Другой случай был еще трагичнее. Во время Крымской войны или до неё профессора избрали его в советники лицея, т. е. заведующим хозяйственной частью. Всё шло хорошо. Да вдруг вздумал приехать в Одессу, для ревизии учебных заведений, Авраам Сергеевич Норов, бывший тогда министром народного просвещения.

Так как Авраам Сергеевич был и почётным опекуном, то, по повелению государыни Александры Фёдоровны, он по приезде в Одессу занялся ревизией института и вообще женских учебных заведений. Институтом он остался доволен; многие же пансионы, бывшие действительно в жалком виде, он закрыл.

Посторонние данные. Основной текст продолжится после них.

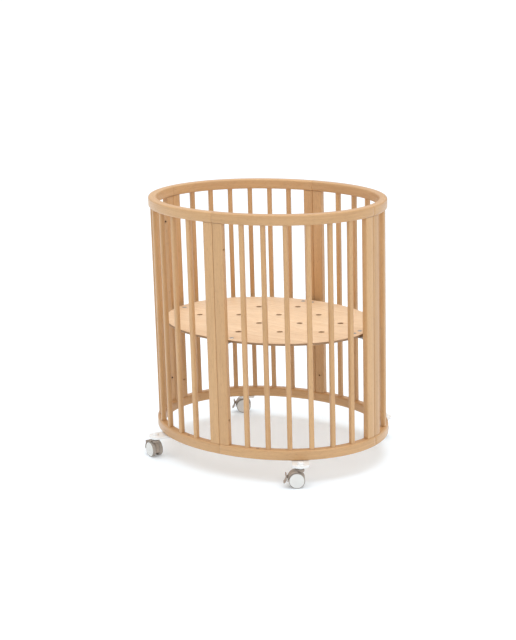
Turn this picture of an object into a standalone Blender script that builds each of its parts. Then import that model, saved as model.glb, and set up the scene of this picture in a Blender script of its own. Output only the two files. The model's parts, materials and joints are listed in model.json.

Последнее наделало много шуму в городе, и когда министр собрался в лицей, то Ф. К. Брун до того перетрусил, что перерезал себе горло бритвой. К счастью, доктора, прибывшие к нему тотчас, приняли энергические меры и спасли его жизнь. Когда министру доложили об этом событии, он отправился к почтенному профессору, чтобы успокоить его.

Филипп Карлович до того был тронут этим вниманием Авраама Сергеевича, что, как на исповеди, сознался, что "причиной покушения на самоубийство было то, что за время своей службы он подписал, не читая, одну бумагу, и эта предательская бумага стояла пред его главами и не давала ему покоя: он страшился, что именно эта бумага будет предметом ревизии министра и что за это его предадут суду".

Чтобы успокоить профессора, Авраам Сергеевич уверял его, что "он сам ежедневно подписывает много бумаг не читая, и что если бы ему пришлось резаться из-за каждой подобной бумаги, то он давным-давно изрезал бы себя в куски". В заключение Норов просил Филиппа Карловича Бруна не принимать на себя таких обязанностей, которые причиняют ему столько тревог и горя, так как жизнь его драгоценна для науки и для человечества.